By Nicole Achs Freeling Daily Planet Correspondent
Monday December 11, 2000

Despite possible legal challenges, the Berkeley Unified School District Board of Directors voted Wednesday to continue using the school’s current desegregation system — which assigns students to schools based upon a combined choice and lottery system. 

The board assigns students to schools to maintain the racial distribution in each school so that it’s within five percent of the racial makeup for the entire Berkeley school system. 

While the assignment method has generally met with support from the community, the district’s legal counsel – Celai Ruiz of Ruiz & Sparrow – have cautioned the board that it could be vulnerable to legal challenge because it uses race as a deciding factor in determining which school a student will attend. 

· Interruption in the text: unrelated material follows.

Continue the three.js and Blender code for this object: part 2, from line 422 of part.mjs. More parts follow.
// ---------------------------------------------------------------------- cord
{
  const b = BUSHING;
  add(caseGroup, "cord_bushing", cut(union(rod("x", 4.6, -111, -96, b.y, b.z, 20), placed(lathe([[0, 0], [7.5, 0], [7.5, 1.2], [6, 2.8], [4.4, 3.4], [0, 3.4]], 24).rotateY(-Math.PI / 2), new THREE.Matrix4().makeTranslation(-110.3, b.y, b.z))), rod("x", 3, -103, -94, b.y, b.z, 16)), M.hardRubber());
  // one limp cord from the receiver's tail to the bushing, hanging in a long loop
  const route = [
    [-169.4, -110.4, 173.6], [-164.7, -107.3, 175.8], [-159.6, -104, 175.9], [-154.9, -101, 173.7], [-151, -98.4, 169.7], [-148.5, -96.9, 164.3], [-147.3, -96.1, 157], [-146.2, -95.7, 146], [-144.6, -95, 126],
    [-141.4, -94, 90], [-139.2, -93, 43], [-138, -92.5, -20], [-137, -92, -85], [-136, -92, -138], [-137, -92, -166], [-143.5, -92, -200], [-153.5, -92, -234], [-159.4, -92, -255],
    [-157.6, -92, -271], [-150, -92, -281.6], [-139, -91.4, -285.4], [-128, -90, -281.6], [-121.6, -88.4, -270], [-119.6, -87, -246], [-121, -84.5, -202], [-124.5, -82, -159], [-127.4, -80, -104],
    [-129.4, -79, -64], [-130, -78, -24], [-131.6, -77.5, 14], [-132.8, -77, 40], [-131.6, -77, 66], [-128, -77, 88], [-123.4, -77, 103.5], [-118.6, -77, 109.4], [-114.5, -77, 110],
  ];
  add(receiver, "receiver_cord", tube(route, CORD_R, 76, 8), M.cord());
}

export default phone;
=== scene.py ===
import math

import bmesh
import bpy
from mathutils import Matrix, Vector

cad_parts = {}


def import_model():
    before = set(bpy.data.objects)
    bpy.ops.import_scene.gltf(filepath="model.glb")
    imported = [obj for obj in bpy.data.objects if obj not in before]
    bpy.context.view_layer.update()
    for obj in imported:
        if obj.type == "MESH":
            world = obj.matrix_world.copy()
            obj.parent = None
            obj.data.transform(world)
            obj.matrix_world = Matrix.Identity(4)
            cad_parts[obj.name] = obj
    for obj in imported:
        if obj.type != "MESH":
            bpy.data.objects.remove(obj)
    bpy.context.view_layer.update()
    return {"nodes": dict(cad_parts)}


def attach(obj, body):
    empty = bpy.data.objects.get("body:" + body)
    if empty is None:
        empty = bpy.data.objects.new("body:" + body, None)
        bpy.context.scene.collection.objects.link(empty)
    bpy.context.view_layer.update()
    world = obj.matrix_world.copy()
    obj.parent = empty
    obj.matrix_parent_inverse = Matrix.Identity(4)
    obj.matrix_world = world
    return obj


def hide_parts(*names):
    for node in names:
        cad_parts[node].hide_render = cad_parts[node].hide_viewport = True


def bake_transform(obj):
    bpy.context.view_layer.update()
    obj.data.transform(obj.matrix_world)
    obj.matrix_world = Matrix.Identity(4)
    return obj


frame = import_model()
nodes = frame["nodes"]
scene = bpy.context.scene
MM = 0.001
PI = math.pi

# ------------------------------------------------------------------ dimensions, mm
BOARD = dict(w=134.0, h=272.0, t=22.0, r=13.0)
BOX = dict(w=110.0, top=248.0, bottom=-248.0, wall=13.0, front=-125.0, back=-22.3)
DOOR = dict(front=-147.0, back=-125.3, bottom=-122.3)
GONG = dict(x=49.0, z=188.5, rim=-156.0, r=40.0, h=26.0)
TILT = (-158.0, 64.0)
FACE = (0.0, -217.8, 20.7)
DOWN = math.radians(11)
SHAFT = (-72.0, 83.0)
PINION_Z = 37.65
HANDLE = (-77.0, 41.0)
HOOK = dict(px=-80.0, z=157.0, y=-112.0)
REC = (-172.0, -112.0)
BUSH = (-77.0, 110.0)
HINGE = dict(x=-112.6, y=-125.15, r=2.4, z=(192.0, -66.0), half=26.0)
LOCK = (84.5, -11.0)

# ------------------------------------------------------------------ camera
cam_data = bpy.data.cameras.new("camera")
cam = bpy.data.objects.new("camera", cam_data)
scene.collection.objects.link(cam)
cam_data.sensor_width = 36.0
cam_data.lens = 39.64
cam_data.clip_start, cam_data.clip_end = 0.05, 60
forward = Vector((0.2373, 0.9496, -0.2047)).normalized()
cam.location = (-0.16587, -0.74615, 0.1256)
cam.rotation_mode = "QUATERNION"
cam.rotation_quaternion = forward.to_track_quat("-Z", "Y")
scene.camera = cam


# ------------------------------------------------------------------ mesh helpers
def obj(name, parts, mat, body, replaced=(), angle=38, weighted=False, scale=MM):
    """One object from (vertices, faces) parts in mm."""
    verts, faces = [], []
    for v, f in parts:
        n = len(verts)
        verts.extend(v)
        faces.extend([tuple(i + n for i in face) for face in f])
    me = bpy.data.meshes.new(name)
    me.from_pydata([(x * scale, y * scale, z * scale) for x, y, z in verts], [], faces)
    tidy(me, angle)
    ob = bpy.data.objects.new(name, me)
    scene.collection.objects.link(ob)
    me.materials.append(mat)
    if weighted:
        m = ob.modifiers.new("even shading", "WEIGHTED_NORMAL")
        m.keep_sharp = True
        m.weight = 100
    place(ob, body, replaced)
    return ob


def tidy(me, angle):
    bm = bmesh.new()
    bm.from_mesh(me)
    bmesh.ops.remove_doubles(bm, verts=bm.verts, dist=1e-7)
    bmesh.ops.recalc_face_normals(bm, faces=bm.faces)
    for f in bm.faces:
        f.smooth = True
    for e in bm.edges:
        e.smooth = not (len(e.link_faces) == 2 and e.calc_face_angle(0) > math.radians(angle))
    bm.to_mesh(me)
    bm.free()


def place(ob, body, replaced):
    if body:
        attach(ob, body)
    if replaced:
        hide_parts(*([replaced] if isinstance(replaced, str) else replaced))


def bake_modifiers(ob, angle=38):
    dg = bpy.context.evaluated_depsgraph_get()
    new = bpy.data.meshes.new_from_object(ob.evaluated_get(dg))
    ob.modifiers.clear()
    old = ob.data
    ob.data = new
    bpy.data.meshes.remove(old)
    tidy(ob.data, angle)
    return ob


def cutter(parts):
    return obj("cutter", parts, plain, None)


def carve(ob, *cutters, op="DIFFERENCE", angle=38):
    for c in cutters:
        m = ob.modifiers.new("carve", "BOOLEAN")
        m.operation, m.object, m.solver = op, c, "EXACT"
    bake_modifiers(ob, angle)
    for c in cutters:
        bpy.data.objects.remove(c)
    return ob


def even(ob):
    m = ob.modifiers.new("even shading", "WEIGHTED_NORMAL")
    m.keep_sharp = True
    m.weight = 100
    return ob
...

Berkeley, which initiated its school diversity program in 1968, was the first district of its size in the country to voluntarily use school busing for desegregation. The current desegregation method, called “Zoned Choice,” allows students to list their first, second and third choice schools and then assigns them by lottery, distributing them along ethnic lines. Preference is given to students who have siblings at the schools or live in close proximity. The goal of the program, according to the Student Assignment Advisory Committee charged with reviewing it, is to ensure equal access to educational resources by placing all students in an integrated environment. 

But the school district has become concerned that Proposition 209 and other recent legal challenges to race-based student assignment programs may pose questions of the system’s legality.  

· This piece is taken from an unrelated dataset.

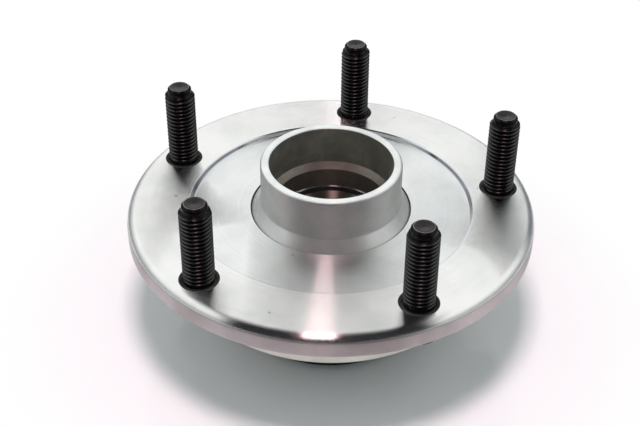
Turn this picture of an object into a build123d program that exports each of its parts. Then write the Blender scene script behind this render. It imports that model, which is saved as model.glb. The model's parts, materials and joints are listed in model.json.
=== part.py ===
from build123d import *
import os
from math import atan2, cos, pi, radians, sin, sqrt, tan

# Wheel hub unit for a light van: a wheel hub that turns in a double-row angular contact ball bearing.
# Millimetres. The origin is the centre of the face the wheel is clamped against, and +Z points outboard,
# along the axis, towards the wheel. All heights are measured from that face.

# Wheel flange, sized from the circle that the wheel studs stand on
STUD_CIRCLE_DIA = 160.0
FLANGE_EDGE_MARGIN = 14.0
FLANGE_THICKNESS = 10.7
FLANGE_RIM_ROUND = 4.0
FLANGE_BACK_ROUND = 1.0
RECESS_EDGE_MARGIN = 14.6
RECESS_DEPTH = 2.0
RECESS_WALL_RUN = 0.9

# Spigot that centres the wheel
SPIGOT_DIA = 64.8
SPIGOT_BORE = 56.6
SPIGOT_HEIGHT = 22.3
SPIGOT_EDGE_ROUND = 1.2
SPIGOT_BORE_DEPTH = 18.6
SPIGOT_BORE_ROUND = 0.7
FOOT_DIA = 73.4
FOOT_HEIGHT = 3.3
FOOT_FILLET = 2.5
FOOT_GROOVE = 0.5

# Well for the axle nut
WELL_DIA = 51.4
WELL_DEPTH = 9.0
WELL_TAPER = 2.9
WELL_CORNER = 0.5
SEAT_BORE = 43.8

# Splined bore for the drive shaft
SPLINE_TEETH = 30
SPLINE_MINOR_DIA = 30.4
SPLINE_TOOTH_HEIGHT = 1.3
SPLINE_FLANK_ANGLE = 30.0
SPLINE_SPACE_SHARE = 0.56
SHAFT_RELIEF_DIA = 35.0
SHAFT_RELIEF_DEPTH = 8.6
SHAFT_MOUTH_CHAMFER = 3.4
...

Those questions prompted the school district to ask for the committee’s investigation and recommendation. 

At Wednesday’s board meeting, the committee reported that — after careful review — it had voted not to recommend an alternative assignment plan.  

“We concluded that our assignment plan is currently the most effective way to ensure equal access to a strong core curriculum, enriched learning experiences and individual, community, social and educational resources,” reported committee chair Ferdinand Martinez. 

Most teachers and boardmembers present enthusiastically endorsed the system.  

“I heartily encourage the board to keep using race as a major criteria in assigning students to schools,” said Judy Ann Alberti, of the Berkeley Citizens Action Steering Committee and newly elected Rent Stabilization Board member.  

“Berkeley continues to lead the nation in the push toward a society where we can all live in equality and diversity, and this program shows our leadership.”  

“Our system is still legal and until I’m told by a higher authority not to, I’m going to continue to use race as a criteria,” asserted boardmember Joaquin Rivera. 

Boardmember Shirley Issel cast the lone dissenting vote, saying she was concerned that the program could cost the district significant funds if challenged in court.  

“I’m committed to conserving the educational resources of this district, and poor policy could result in expensive litigation that will deprive us of those resources,” she said.  

Concerns were also raised over a few schools that had below-target racial distribution, particularly magnet schools which are not part of the Zoned Choice program.  

One of those schools is Franklin Elementary, with a student body that is 75 percent African-American, four percent Caucasian and 21 percent other ethnicities. According to district spokesperson Karen Sarlo, that disparity is caused by the school’s age — it is only two years old and has not yet had time to recruit a diverse student body. Many of the students have come to the school because they live nearby or because they followed Principal Barbara Penny James from LeConte, where she was a longtime principal. 

Advisory committee chair Martinez suggested that Franklin consider adding dual-immersion classes, which have drawn large numbers of applicants. The classes, which are made up of an equal amount of native Spanish speakers non-Spanish speakers, feature instruction in both languages.  

School boardmembers also asked the advisory committee to investigate ways to add other factors influencing diversity — such as socioeconomic status and native language — as factors in assignment.